Other topical remedies that treat inflammation include tea tree oil, witch hazel, and aloe. You may want to try out these options to see if one works for you. But, be careful about using these products in combination, as doing so could cause excessive dryness or even peeling of your scalp.

Don’t Pop the Bumps!

Popping razor bumps, while potentially tempting, is a sure-fire way to exacerbate the issue. Popping pimples and ingrown hairs will cause more damage to the skin, resulting in further redness and inflammation. Plus, by popping the bump, you’ll be spreading bacteria to nearby areas of your skin, causing more breakouts in the future.

So, if you find yourself reaching to pop those razor bumps, think twice; doing so will only lengthen the time that it’ll take for your skin to heal.

How to Prevent Hair Bumps

Taking the following preventative measures will help keep your bald scalp happy, healthy, and entirely bump-free. Trust us, giving your scalp a bit of extra care will pay off in a major way down the line.
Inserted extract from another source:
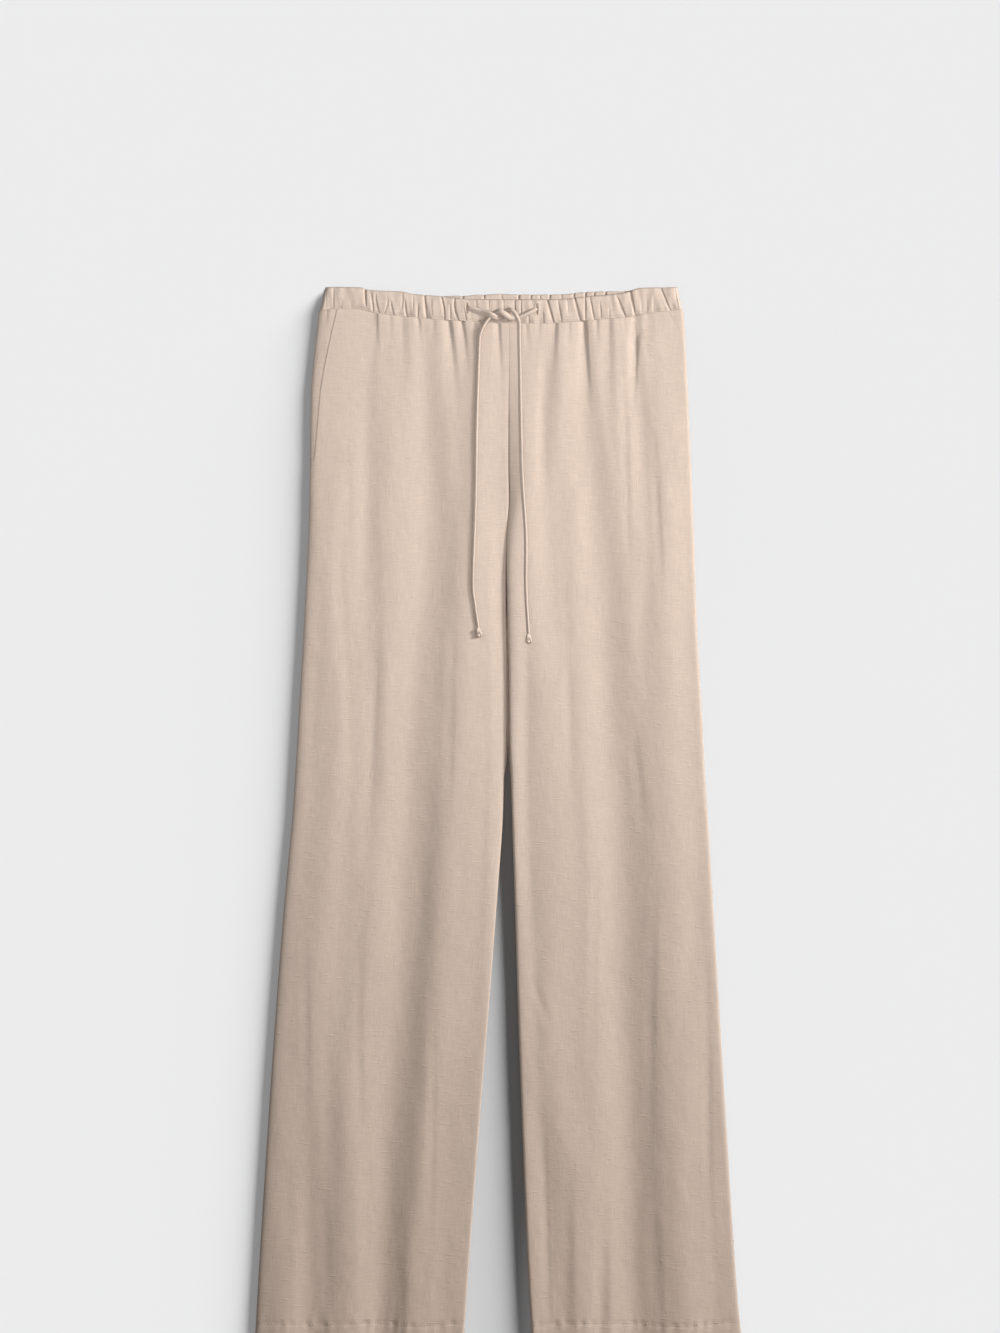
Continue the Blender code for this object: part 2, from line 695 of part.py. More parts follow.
def main():
    for item in list(bpy.data.objects):
        bpy.data.objects.remove(item, do_unlink=True)
    trousers = new_collection("linen_drawstring_trousers")
    cutters = new_collection("cutters")
    linen, band_cloth, cord = (new_material(name) for name in ("linen", "waistband", "drawstring"))

    fronts = [make_front_leg(leg, linen, trousers) for leg in INWARD]
    for leg in INWARD:
        make_back_leg(leg, linen, trousers)
        make_pocket_bearing(leg, linen, trousers)

    make_back_band(band_cloth, trousers)
    band = make_front_band(band_cloth, trousers)

    height = cloth_below([*fronts, band])
    ends = {leg: make_strand(leg, height, cord, trousers) for leg in INWARD}
    for leg in INWARD:
        cut_buttonhole(band, leg, cutters)
        make_tip_knot(leg, *ends[leg], height, cord, trousers)


main()
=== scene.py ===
"""Linen drawstring trousers, laid flat on their back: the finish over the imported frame.

Each cut piece is a thin closed shell on the form of its CAD solid, with the gathers,
creases and rumples of soft linen. Sizes are in millimetres until a mesh is made. +X is the
wearer's left, +Y runs to the waist, and "down" is the distance below the upper edge of the
waistband.
"""

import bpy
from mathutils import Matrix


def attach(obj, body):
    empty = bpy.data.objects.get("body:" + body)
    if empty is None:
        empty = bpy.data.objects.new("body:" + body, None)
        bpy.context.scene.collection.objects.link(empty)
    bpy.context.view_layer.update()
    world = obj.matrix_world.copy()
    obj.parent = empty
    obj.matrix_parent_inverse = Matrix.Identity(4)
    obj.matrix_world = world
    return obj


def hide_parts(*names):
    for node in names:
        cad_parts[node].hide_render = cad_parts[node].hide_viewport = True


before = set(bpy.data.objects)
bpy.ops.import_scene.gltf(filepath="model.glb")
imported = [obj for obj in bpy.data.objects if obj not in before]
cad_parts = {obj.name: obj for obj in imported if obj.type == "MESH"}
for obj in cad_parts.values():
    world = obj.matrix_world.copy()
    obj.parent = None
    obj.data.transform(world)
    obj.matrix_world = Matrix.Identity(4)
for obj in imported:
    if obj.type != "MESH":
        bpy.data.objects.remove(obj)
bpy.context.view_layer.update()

from collections import namedtuple
from math import pi, radians, tan

import bpy
import numpy as np
from mathutils import Vector
from mathutils.geometry import interpolate_bezier


def table(kind, *rows):
    """Rows of numbers, with the column names of their kind."""
    return tuple(kind(*map(float, row)) for row in rows)


MM = 0.001
INWARD = {"right": 1.0, "left": -1.0}  # the way from a side towards the middle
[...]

Use Shaving Oil, Shaving Cream, or Both

shaving cream in bowl

Proper moisturizing prior to and during shaving is an exceptionally important factor in preventing razor bumps, as well as other types of skin irritation. Shaving dry or only with water affects your skin more harshly; the razor blades won’t be able to move across your scalp smoothly. 

Shaving oil and shaving cream are two products that are used to lubricate the scalp prior to shaving. Shaving oil typically has fewer and more natural ingredients than shaving cream, although it entirely depends on the brand that you select. Shaving oil may also soak into the skin more easily prior to shaving, while shaving cream often holds its shape when applied to the scalp.

The Art of Shaving Pre-Shave Sandalwood Essential Oil is a popular shaving oil with excellent ingredients. It’s formulated with essential oils and botanical ingredients to prevent skin irritation and razor burn. Plus, this product doesn’t leave an oily or greasy residue, leaving your scalp feeling clean and refreshed.

Replace Your Razor Regularly

Reusable razor heads can become built up with dead skin and bacteria. When used too many times without replacement, the blades may spread that bacteria across your scalp, increasing your chances of having bumps and irritation. Additionally, razor blades become duller with every use. A dull razor doesn’t provide a close enough shave and can easily lead to ingrown hairs, nicks, cuts, and razor burn.

To prevent skin issues as a result of a dull or overused razor, replace disposable blades every three to four uses. Always keep an extra pack of razor blades on hand so that you’re not caught without a replacement. By keeping your razor blades sharp and clean, you’ll be doing wonders to keep your scalp clean and healthy.

Razor quality is important, too. The best razors for shaving your head have an ergonomic handle, a head with multiple blades, and a durable design. Shop around to find a razor that you’re comfortable using and that fits easily into your regular shaving routine. Ideally, replacement blades for your razor of choice will be easy to find and affordable.   

Shave With Care

The method with which you shave your head can impact the likelihood of razor bumps. While we all want to finish shaving as quickly as possible and get on with the day, shaving thoughtfully is crucial to the health of your scalp.

To achieve a close shave without incurring razor burn or bumps, shave with the grain of your hair, not against it. When you shave against the grain, the razor blades pull strands of hair before cutting them off. This increases the chances of the hair growing back inside of the pore, instead of upward in its natural orientation. Ingrown hairs cause unwanted red spots and bumps.

It’s a wise decision to shave your head right out of (or in) the shower. After a hot shower, your pores are open and the skin on your scalp is soft, which minimizes the chances of razor burn. Shaving dry can irritate the skin, causing bumps and discomfort.


Razor bumps on the scalp are a common problem among individuals with shaved heads. While skin irritation from shaving can be uncomfortable, there are ways to not only treat the problem, but also to prevent it. Above, we’ve reviewed the main ways in which you can handle red spots on your scalp with ease. Healthy skin is entirely attainable, all it takes is a little extra TLC for your scalp!